### WHAT TO WORK ON
Scan the material that follows. Copy every line containing the word "part".

### GIVEN RECORDS
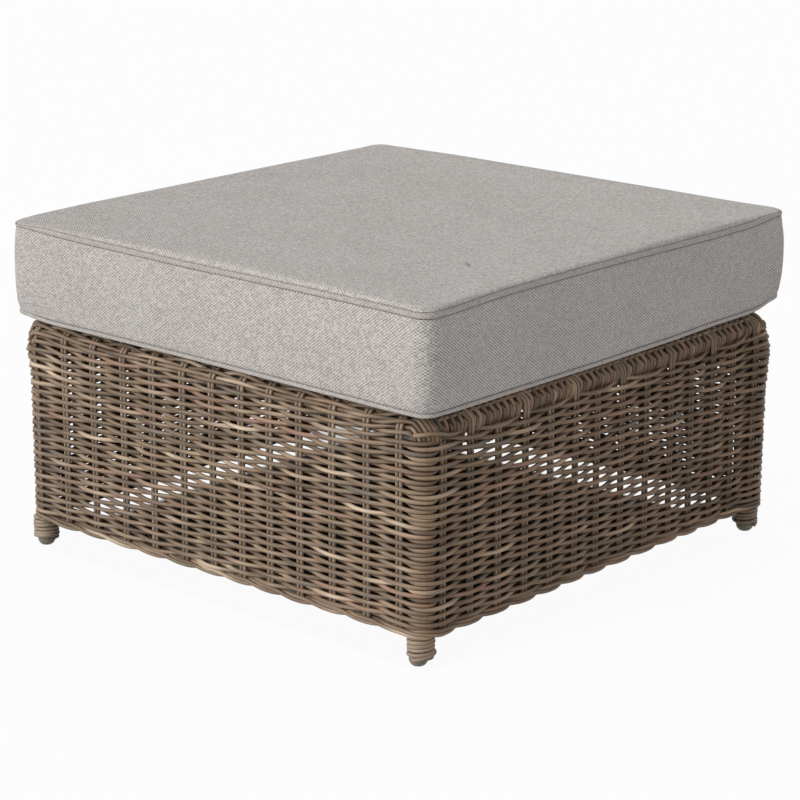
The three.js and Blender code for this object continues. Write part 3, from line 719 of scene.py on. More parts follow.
# The end of a rim row: it fans round the corner and runs down behind the top closed row
def fanPoints(near, ups, out, hand, dome, shoulder):
    straight = weave["straight"]
    edge = 2 * straight if hand > 0 else 0.0
    start = ups[int(np.argmin(np.abs(samplePlace - edge)))]
    turnEnd = math.radians(rimRows["fanStart"] + (near - rimRows["first"]) * rimRows["fanStep"])
    share = np.linspace(0, 1, 12)[1:]
    angle = turnEnd * np.sin(share * math.pi / 2)
    up = rimRows["tipBelow"] + (start - rimRows["tipBelow"]) * np.cos(share * math.pi / 2)
    arcPlace = (edge + hand * angle * weave["corner"]) % loopLength
    wallOut = np.interp(arcPlace, samplePlace, out, period=loopLength)
    give = rimRows["tipOut"] + (wallOut - rimRows["tipOut"]) * (1 - share)
    give = give + shoulder * np.sin(share * math.pi) * np.exp(-((angle - math.pi / 4) / 0.6)**2)
    half, height, facingOut, facingUp = skinPoint(up, give)
    reach = half - straight
    middle = np.exp(-((angle - math.pi / 4) / rimRows["domeReach"])**2)
    pull = dome * middle * np.clip((height - rimRows["domeFrom"]) / rimRows["domeHeight"], 0, 1)
    across = straight + reach * np.sin(angle) - pull
    points = np.column_stack([hand * across, -straight - reach * np.cos(angle) + pull, height])
    normals = np.column_stack([hand * facingOut * np.sin(angle), -facingOut * np.cos(angle), facingUp])
    return points, normals


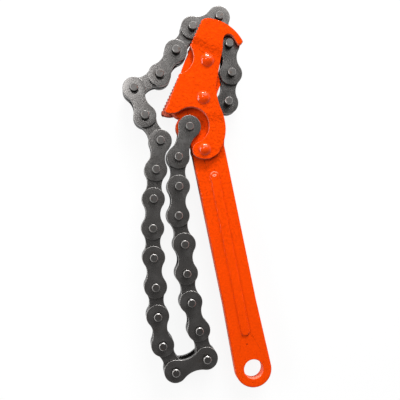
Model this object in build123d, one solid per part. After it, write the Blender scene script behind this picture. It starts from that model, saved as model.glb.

### EXERCISE SOLUTION
The three.js and Blender code for this object continues. Write part 3, from line 719 of scene.py on. More parts follow.
Model this object in build123d, one solid per part. After it, write the Blender scene script behind this picture. It starts from that model, saved as model.glb.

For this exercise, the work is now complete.